Online access simulators have an “internal state”, which the planners can manipulate in two ways: they can reset this internal state to the initial state (which is provided to the planner when the planner is called), or they can ask for a transition from the current internal state, by providing an action. As a result of this, the simulator’s internal state would move to a random next state, which is what would be returned to the planner (along with the associated reward).

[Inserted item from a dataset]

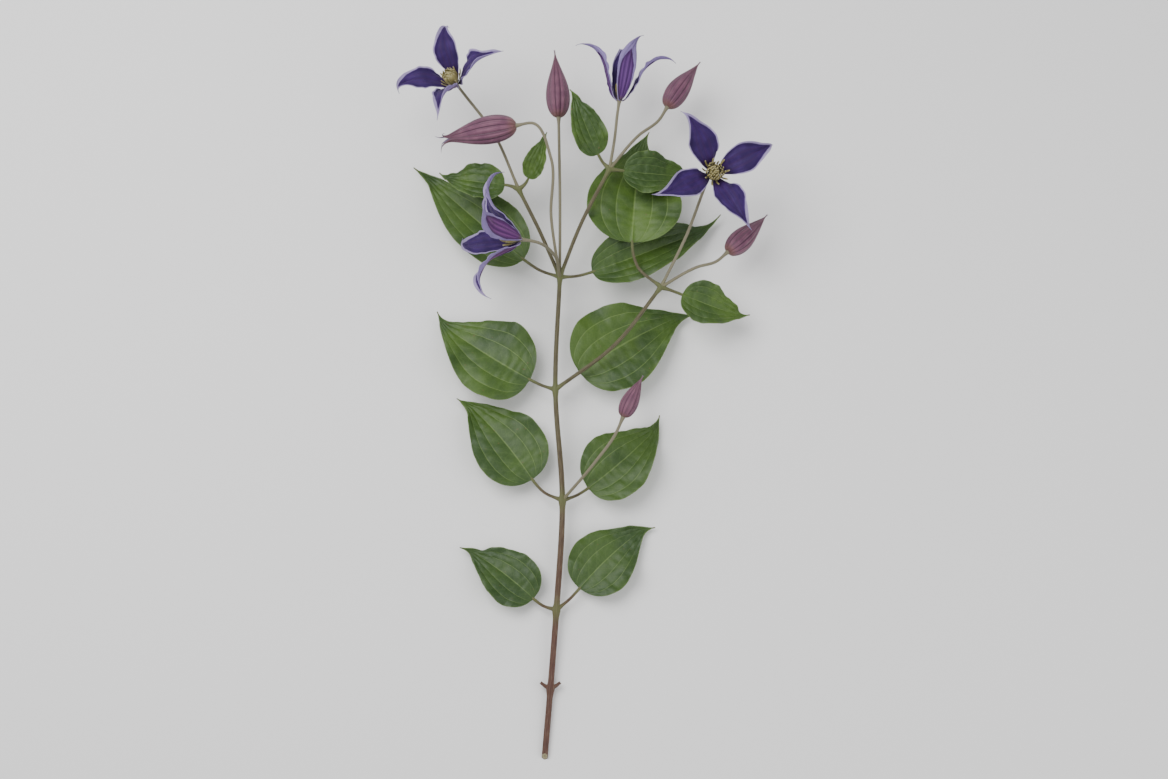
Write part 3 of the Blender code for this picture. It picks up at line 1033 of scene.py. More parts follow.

Clearly, any planner prepared to work with online access, can also be used with simulator that provide either local access or global access, and any planner prepared to work with local access can be used with simulators providing global access. In this way, online access is the most general of the access modes, local access is least general, and global access is the most restrictive.

Note that even with online access there is the issue that state information about the state of the environment has to be communicated to the planner in a way that is consistent with how state information can be passed from the planner to the simulator. To keep planners general, the environment and the simulator need to work on an appropriate consistent way of serializing information about the state, which is a pure engineering issue and can usually be done without much trouble.

Planning with a generative models” is an alternative, early terminology that is still used in the literature today. Most commonly, this is means online planning with a global access simulator. However, as the expression itself is not as easy to adopt to different situations as described here, we will refrain from using it.